* Exercise: Repeat everything from the line holding "obj.parent = empty" to the line holding "imported = [obj", inclusive, exactly. Leave out the rest.

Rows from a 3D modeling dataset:
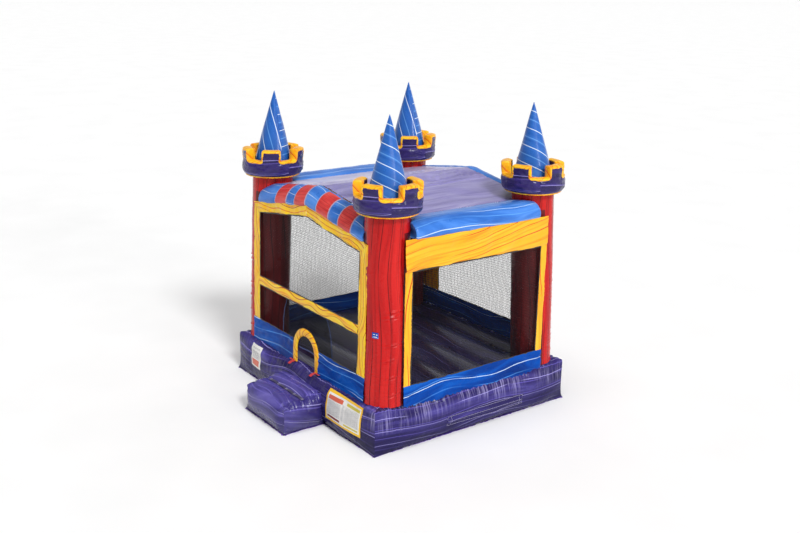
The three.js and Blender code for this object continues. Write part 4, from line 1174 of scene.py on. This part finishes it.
def make_door():
    """The arched trim, the red webbing at its feet and the loose net curtain behind it."""
    width, middle = DOOR_OUT - DOOR_IN, (DOOR_OUT + DOOR_IN) / 2
    arc, legs = np.linspace(math.pi, 0, 60)[1:-1], np.linspace(0, DOOR_SPRING, 14)
    line = np.concatenate([
        joined(DOOR_X - middle, legs),
        joined(DOOR_X + middle * np.cos(arc), DOOR_SPRING + middle * np.sin(arc)),
        joined(DOOR_X + middle, legs[::-1]),
    ])
    tangent = ways(line)
    outward = joined(-tangent[:, 1], tangent[:, 0])
    v = np.linspace(-1, 1, 13)
    across = v * width / 2
    flat = line[:, None] + outward[:, None] * across[:, None]
    x, h, run = flat[..., 0], flat[..., 1], lengths(line, 0)[:, None]
    lift = 0.016 * (1 - v**2) ** 0.6 + 0.004 * gathers(run, 0.05, 71) * v**2 + wall_relief(x, h, 72, 0.003)
    uv = joined(0.5 * run + across, 0.8 * run - 0.6 * across)
    shell = Shell().slab(on_wall("front", x, h, 0.0065 + lift), on_wall("front", x, h, 0.0015), uv)
    settle(shell.build("door_trim_cloth", LOOK["trim"]), "yellow_vinyl", "door_trim")
    for side, name in ((-1, "left"), (1, "right")):
        make_door_tab(DOOR_X + side * middle, side, name)
    make_curtain()


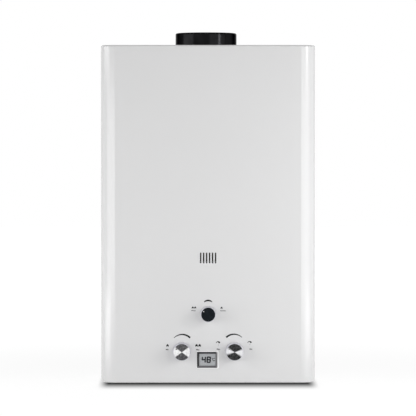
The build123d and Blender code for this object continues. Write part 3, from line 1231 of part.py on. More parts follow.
def knob(x, z, face, base):
    """Hollow tapered knob with a hub for the shaft and a seat for its disc."""
    height = KNOB_REACH - KNOB_GAP
    inner_height = height - KNOB_FRONT_WALL
    wall = KNOB_WALL
    outline = [(0, 0), (base, 0), (base, KNOB_HUB_RECESS), (face, height), (0, height)]
    body = revolve(make_face(Polyline(*[(r, 0, h) for r, h in outline], close=True)), Axis.Z)
    body = fillet(body.edges().group_by(Axis.Z)[-1], KNOB_EDGE)
    hollow = [(KNOB_HUB_RADIUS, 0), (base - wall, 0), (face - wall, inner_height),
              (KNOB_HUB_RADIUS, inner_height)]
    body -= revolve(make_face(Polyline(*[(r, 0, h) for r, h in hollow], close=True)), Axis.Z)
    body -= Pos(0, 0, KNOB_HUB_RECESS / 2) * Cylinder(KNOB_HUB_RADIUS, KNOB_HUB_RECESS)
    body -= extrude(d_section(SHAFT_FIT), SHAFT_IN_HUB + KNOB_HUB_RECESS)
    body -= Pos(0, 0, height - KNOB_DISC / 2) * Cylinder(face - KNOB_RIM, KNOB_DISC)
    return front_plane(x, z, -KNOB_GAP).location * body


def knob_disc(x, z, face):
    """Thin disc let into the knob's face."""
    disc = Circle(face - KNOB_RIM - SHAFT_FIT)
    return front_plate(disc, x, z, -KNOB_REACH, -KNOB_REACH + KNOB_DISC)


def spindle(x, z, plug_near, plug_far, plug_radius):
    """Shaft with a valve plug at its inner end and a D-shaped outer end."""
    hub_start = KNOB_GAP + KNOB_HUB_RECESS
    shaft = rod(SHAFT_RADIUS, (x, FRONT_Y - hub_start, z), (x, plug_near, z))
    shaft += extrude(front_plane(x, z, -hub_start) * d_section(0), SHAFT_IN_HUB - LINK_CLEARANCE)
    return shaft + rod(plug_radius, (x, plug_near, z), (x, plug_far, z))


def spindle_bonnets():
    """Plates that keep the three spindles in their bores."""
    bonnets = []
    for x in (-KNOB_SPREAD, KNOB_SPREAD):
        start, end = (x, BOSS_END_Y - BONNET, KNOB_Z), (x, BOSS_END_Y, KNOB_Z)
        bonnets.append(hexagon(BONNET_RADIUS, SHAFT_RADIUS + SHAFT_FIT, start, end))
    near = SEASON_FRONT - SEASON_BONNET - FRONT_Y
    plate = Rectangle(SEASON_BLOCK_HEIGHT, SEASON_BLOCK_HEIGHT) - Circle(SHAFT_RADIUS + SHAFT_FIT)
    bonnets.append(front_plate(plate, 0, SEASON_Z, near, near + SEASON_BONNET))
    return bonnets


# ----------------------------------------------------------------------- build
os.makedirs("parts", exist_ok=True)

save("front_cover", front_cover())
save("back_plate", back_plate())
save("top_plate", top_plate())
save("bottom_plate", bottom_plate())
save("screws", *cover_screws(), *clamp_screws())

save("flue_collar", flue_collar())
save("draft_hood", draft_hood())
save("exchanger_shell", exchanger_shell())
save("exchanger_fins", exchanger_fins())
save("exchanger_tubes", exchanger_tubes())
save("chamber_coil", chamber_coil())
save("rear_brackets", rear_channel(BURNER_BASE + BURNER_BRACKET_RISE),
     rear_channel(BURNER_TOP + EXCHANGER_BRACKET_RISE))
save("overheat_thermostat", overheat_thermostat())

save("burner_frame", burner_frame())
save("burner_bars", *[burner_bar(x) for x in burner_positions()])
save("gas_manifold", gas_manifold())
save("gas_nozzles", *gas_nozzles())
save("season_valve_body", season_valve_body())

save("gas_valve_body", gas_valve_body())
save("gas_valve_cap", gas_valve_cap())
save("gas_poppet", gas_poppet())
save("valve_return_spring", valve_return_spring())
save("gas_feed_pipe", gas_feed_pipe())
save("gas_inlet_fitting", pipe_fitting(GAS_INLET_X, LINK_Y, VALVE_FOOT_Z, FITTING_BORE))

save("water_valve_body", water_valve_body())
save("water_valve_cover", water_valve_cover())
save("diaphragm", diaphragm())
save("push_rod", push_rod())
save("cold_water_pipe", cold_water_pipe())
save("hot_water_pipe", hot_water_pipe())
save("water_temperature_sensor", water_temperature_sensor())
save("cold_inlet_fitting", pipe_fitting(WATER_INLET_X, LINK_Y, VALVE_FOOT_Z, FITTING_BORE))
save("hot_outlet_fitting", pipe_fitting(HOT_X, HOT_Y, HOT_SOCKET_Z, PIPE_RADIUS - PIPE_WALL))
save("pipe_nuts", *pipe_nuts())
save("drain_plug", drain_plug())

save("microswitch", microswitch())
save("microswitch_lever", microswitch_lever())
save("microswitch_bracket", microswitch_bracket())

save("igniter_box", igniter_box())
save("ignition_lead", ignition_lead())
save("electrodes", electrode(-ELECTRODE_SPREAD), electrode(ELECTRODE_SPREAD))
save("electrode_bracket", *electrode_bracket())

save("battery_box", battery_box())
save("battery_cells", *battery_cells())
save("battery_contacts", *battery_contacts())
save("battery_door", battery_door(), battery_door_strip())

save("display_bezel", display_bezel())
save("display_glass", window(GLASS_EDGE, GLASS_EDGE, GLASS_DEPTH, GLASS_REAR))
save("display_board", window(GLASS_EDGE, GLASS_EDGE, GLASS_REAR, PANEL_REAR)
     + window(BOARD_EDGE, BOARD_EDGE, PANEL_REAR, BOARD_REAR))
save("display_housing", display_housing())

LOWER_PLUG = BOSS_BORE - PLUG_FIT
SEASON_PLUG = SEASON_BORE - PLUG_FIT
SEASON_PLUG_FAR = SEASON_FRONT + SEASON_BORE_DEPTH - LINK_CLEARANCE
for side_name, knob_x in (("gas", -KNOB_SPREAD), ("water", KNOB_SPREAD)):
    save(f"{side_name}_knob", knob(knob_x, KNOB_Z, KNOB_FACE_RADIUS, KNOB_BASE_RADIUS))
    save(f"{side_name}_knob_disc", knob_disc(knob_x, KNOB_Z, KNOB_FACE_RADIUS))
    save(f"{side_name}_spindle",
         spindle(knob_x, KNOB_Z, BOSS_END_Y, BOSS_END_Y + PLUG_LENGTH, LOWER_PLUG))
save("season_knob", knob(0, SEASON_Z, SEASON_FACE_RADIUS, SEASON_BASE_RADIUS))
save("season_knob_cap", knob_disc(0, SEASON_Z, SEASON_FACE_RADIUS))
save("season_spindle", spindle(0, SEASON_Z, SEASON_FRONT, SEASON_PLUG_FAR, SEASON_PLUG))
save("spindle_bonnets", *spindle_bonnets())
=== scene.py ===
"""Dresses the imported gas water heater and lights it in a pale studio.

Lengths of pieces are in millimetres, and those of lamps, floor and shaders in metres.
"""

import json
import logging
import math
from collections.abc import Callable
from dataclasses import dataclass, field
from enum import Enum
from functools import cache
from typing import Any, Protocol

import bmesh
import bpy
import numpy as np
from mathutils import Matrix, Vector


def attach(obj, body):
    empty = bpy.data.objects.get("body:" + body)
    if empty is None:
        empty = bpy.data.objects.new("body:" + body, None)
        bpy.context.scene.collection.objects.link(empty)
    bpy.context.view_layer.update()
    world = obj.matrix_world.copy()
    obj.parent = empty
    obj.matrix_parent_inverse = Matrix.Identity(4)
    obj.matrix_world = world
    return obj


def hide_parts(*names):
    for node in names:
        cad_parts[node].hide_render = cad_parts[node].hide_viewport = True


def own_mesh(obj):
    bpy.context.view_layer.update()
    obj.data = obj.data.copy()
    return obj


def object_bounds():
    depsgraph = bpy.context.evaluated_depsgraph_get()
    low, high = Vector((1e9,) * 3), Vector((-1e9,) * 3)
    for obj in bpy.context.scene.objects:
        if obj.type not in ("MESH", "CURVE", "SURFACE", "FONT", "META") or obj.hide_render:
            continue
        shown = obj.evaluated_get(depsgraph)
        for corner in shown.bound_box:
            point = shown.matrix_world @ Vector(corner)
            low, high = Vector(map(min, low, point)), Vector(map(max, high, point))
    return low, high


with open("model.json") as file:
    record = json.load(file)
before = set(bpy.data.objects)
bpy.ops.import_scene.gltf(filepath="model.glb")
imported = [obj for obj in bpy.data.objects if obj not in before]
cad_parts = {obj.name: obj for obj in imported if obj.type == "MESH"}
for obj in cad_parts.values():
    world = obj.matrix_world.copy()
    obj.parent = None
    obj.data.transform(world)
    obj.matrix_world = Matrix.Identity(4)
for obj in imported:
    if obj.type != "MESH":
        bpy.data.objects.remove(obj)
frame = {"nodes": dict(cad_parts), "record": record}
CAD_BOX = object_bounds()
NODE_SLOT = {part["node"]: part["material_slot"] for part in frame["record"]["subparts"]}

LOG = logging.getLogger("heater")
MM = 0.001
ROOT = "heater"
FRONT_FACE = -76.0  # Y of the case's front
KNOB_FACE = -100.0  # Y of the knobs' faces
NOISE_MIDDLE = 0.5
MERGE_WITHIN = 1e-7  # metres
SMOOTH_UP_TO = 35.0  # degrees
SIZE_TO_CAPITAL = 1.42  # letter size over the height of a capital

Colour = tuple[float, float, float]
Point = tuple[float, float, float]
Pair = tuple[float, float]
Shell = tuple[np.ndarray, list]  # points, and the corner numbers of each face


# ---- shader maths
def math_node(operation: str, swapped: bool = False) -> Callable[..., "ShaderMath"]:
    """Makes a method of ShaderMath that adds one Math node.

    Args:
        operation: Blender's name of the operation.
        swapped: Whether the values are taken in reverse order.

    Returns:
        The method, which takes the values that follow self.
    """
    def method(self: "ShaderMath", *others: Any) -> "ShaderMath":
        """Result of the operation on self and the other values."""
        values = (self, *others)
        inputs = dict(enumerate(reversed(values) if swapped else values))
        node = self.nodes.node("ShaderNodeMath", {"operation": operation}, inputs)
        return ShaderMath(self.nodes, node.outputs[0])

    return method


class ShaderMath:
    """A number that varies over a surface: an output socket that takes part in sums."""

    def __init__(self, nodes: "Nodes", socket: bpy.types.NodeSocket) -> None:
        """Wraps a socket.

        Args:
            nodes: The nodes that new Math nodes are added to.
            socket: The output socket that carries the number.
        """
        self.nodes = nodes
        self.socket = socket

    __add__ = __radd__ = math_node("ADD")
    __mul__ = __rmul__ = math_node("MULTIPLY")
    __sub__ = math_node("SUBTRACT")
    __rsub__ = math_node("SUBTRACT", swapped=True)
    __truediv__ = math_node("DIVIDE")
    __pow__ = math_node("POWER")
    __abs__ = math_node("ABSOLUTE")
    sine = math_node("SINE")
    at_most = math_node("MINIMUM")
    at_least = math_node("MAXIMUM")

    def clamped(self) -> "ShaderMath":
        """Self kept between 0 and 1."""
        return self.at_most(1.0).at_least(0.0)

    def rising(self, low: float, high: float) -> "ShaderMath":
        """Smooth step from 0 at low to 1 at high.

        Args:
            low: Value where the step starts.
            high: Value where it ends.

        Returns:
            t * t * (3 - 2 t), with t the share of the way from low to high.
        """
        share = ((self - low) * (1.0 / (high - low))).clamped()
        return share * share * (3.0 - 2.0 * share)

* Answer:
    obj.parent = empty
    obj.matrix_parent_inverse = Matrix.Identity(4)
    obj.matrix_world = world
    return obj


def hide_parts(*names):
    for node in names:
        cad_parts[node].hide_render = cad_parts[node].hide_viewport = True


def own_mesh(obj):
    bpy.context.view_layer.update()
    obj.data = obj.data.copy()
    return obj


def object_bounds():
    depsgraph = bpy.context.evaluated_depsgraph_get()
    low, high = Vector((1e9,) * 3), Vector((-1e9,) * 3)
    for obj in bpy.context.scene.objects:
        if obj.type not in ("MESH", "CURVE", "SURFACE", "FONT", "META") or obj.hide_render:
            continue
        shown = obj.evaluated_get(depsgraph)
        for corner in shown.bound_box:
            point = shown.matrix_world @ Vector(corner)
            low, high = Vector(map(min, low, point)), Vector(map(max, high, point))
    return low, high


with open("model.json") as file:
    record = json.load(file)
before = set(bpy.data.objects)
bpy.ops.import_scene.gltf(filepath="model.glb")
imported = [obj for obj in bpy.data.objects if obj not in before]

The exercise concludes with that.